## Instructions for the task
Look through the data below. Show each line where the string "parts" occurs.

════════════════

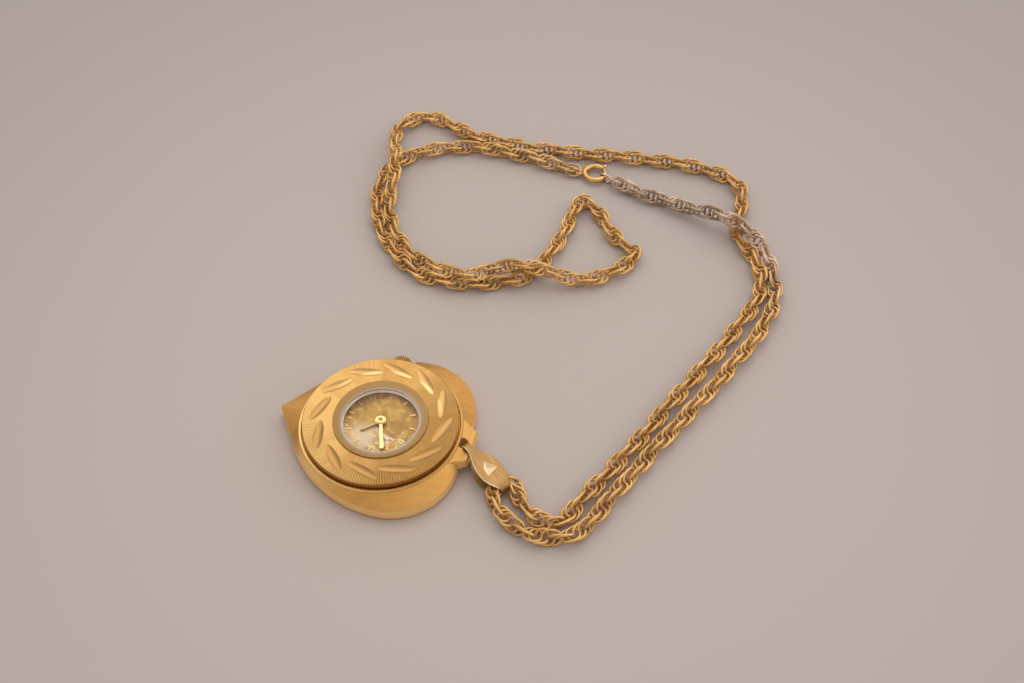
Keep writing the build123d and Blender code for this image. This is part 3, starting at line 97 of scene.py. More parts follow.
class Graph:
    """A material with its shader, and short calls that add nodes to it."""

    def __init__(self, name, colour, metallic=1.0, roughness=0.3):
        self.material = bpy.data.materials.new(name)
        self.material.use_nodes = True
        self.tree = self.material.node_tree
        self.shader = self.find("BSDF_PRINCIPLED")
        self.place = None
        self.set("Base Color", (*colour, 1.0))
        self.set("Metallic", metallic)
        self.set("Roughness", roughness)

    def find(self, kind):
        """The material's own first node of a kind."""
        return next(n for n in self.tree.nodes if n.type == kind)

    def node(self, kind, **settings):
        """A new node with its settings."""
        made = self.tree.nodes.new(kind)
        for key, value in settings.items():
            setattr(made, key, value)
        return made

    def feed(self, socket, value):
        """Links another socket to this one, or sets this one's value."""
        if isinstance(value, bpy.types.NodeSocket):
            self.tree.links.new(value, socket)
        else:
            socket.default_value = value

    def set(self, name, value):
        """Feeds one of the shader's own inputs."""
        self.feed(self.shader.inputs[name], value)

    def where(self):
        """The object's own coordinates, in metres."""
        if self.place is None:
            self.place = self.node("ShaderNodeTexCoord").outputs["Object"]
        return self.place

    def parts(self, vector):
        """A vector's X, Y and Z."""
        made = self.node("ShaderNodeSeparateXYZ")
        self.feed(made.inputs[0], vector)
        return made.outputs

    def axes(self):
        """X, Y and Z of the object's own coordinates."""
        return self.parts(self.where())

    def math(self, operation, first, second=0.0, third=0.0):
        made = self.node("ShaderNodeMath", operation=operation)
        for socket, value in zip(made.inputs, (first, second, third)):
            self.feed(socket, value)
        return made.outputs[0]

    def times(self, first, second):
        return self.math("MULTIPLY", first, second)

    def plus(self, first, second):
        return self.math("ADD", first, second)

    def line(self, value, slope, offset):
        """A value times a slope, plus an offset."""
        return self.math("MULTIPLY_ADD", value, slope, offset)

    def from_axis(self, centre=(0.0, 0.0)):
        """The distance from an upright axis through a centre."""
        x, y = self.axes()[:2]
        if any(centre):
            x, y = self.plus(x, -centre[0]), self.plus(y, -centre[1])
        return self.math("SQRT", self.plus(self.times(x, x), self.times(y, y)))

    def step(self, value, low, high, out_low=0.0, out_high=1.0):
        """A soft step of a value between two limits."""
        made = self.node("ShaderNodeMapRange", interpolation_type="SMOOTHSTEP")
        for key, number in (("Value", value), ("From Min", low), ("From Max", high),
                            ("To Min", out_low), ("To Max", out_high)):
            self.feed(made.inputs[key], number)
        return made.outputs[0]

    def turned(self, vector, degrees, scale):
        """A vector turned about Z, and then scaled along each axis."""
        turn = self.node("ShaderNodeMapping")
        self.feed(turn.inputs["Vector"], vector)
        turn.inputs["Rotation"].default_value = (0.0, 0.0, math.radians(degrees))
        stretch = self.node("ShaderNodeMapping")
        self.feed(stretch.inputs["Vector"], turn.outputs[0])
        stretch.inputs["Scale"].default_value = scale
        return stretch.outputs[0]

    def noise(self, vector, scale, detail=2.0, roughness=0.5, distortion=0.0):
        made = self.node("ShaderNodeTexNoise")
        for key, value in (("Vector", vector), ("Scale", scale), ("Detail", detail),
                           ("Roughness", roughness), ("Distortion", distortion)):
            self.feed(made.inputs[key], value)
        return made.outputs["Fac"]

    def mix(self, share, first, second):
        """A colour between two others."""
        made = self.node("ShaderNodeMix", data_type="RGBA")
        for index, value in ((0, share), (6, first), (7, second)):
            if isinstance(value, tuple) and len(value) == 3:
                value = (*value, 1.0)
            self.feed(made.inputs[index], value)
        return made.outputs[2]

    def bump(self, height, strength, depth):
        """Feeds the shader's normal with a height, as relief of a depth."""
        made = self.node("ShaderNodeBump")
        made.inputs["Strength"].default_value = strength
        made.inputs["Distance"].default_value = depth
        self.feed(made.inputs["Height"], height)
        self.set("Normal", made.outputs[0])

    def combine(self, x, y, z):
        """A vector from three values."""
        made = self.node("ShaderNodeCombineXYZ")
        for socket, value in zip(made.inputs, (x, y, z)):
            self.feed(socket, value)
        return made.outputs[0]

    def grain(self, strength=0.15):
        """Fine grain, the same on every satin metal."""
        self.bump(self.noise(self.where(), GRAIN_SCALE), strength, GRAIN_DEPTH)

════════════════

## Correct answer
Keep writing the build123d and Blender code for this image. This is part 3, starting at line 97 of scene.py. More parts follow.
    def parts(self, vector):
        return self.parts(self.where())